Mais la popularité de Narendra Modi, grand favori des élections en cours, tient aussi à son programme économique. Quand il est arrivé au pouvoir lors des élections de 2014, le BJP a modéré ses ambitions dans le cadre de son agenda nationaliste hindou et a mis en avant en parallèle un programme de libéralisation, de privatisation et d'ouverture au capitalisme, explique Philippe Bornet.

Pays le plus peuplé de la planète, l'Inde est aujourd’hui la cinquième puissance économique mondiale. Il affiche la croissance économique la plus rapide avec +6,7% en 2023, selon le FMI. En 20 ans, le sous-continent s'est imposé comme une superpuissance numérique et un centre mondial de fabrication de systèmes électroniques. Apple envisage d'y transférer en 2025 la moitié de sa production d'Iphone, séduit par une main d’œuvre très bien formée et peu coûteuse. L’Inde est le numéro 2 mondial en termes de vente de portables.
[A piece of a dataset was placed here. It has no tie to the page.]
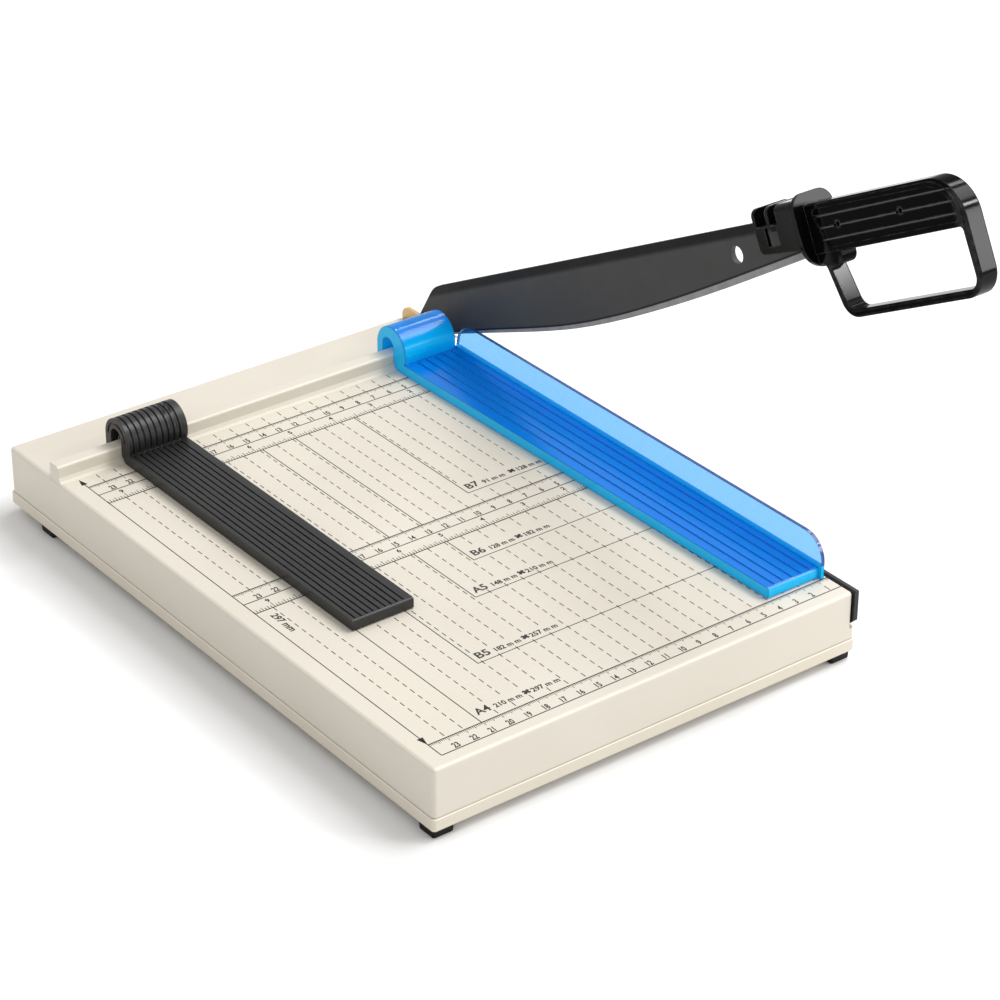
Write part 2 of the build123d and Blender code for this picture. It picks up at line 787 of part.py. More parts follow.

Sur les dix dernières années, l'économie et la politique extérieure de l'Inde ont beaucoup évolué. "On peut voir que le PIB a plus que doublé pendant cette période. On peut également voir toutes sortes d'occasions où l'Inde s'est présentée comme une grande puissance à mettre sur un pied d'égalité avec d'autres puissances, comme les États-Unis", souligne Philippe Bornet. L'Inde a accueilli le dernier sommet du G20, en 2023. Cette même année, le pays a aussi réussi à poser avec succès sa sonde Chandrayaan-3 sur la Lune. Jusqu'ici, seuls les Etats-Unis, la Chine et l'ancienne Union soviétique avaient réussi une telle performance.

Mais l’Inde du Premier ministre Narendra Modi reste aussi profondément inégalitaire. Cent soixante millions d’Indiens vivent en dessous du seuil de la pauvreté.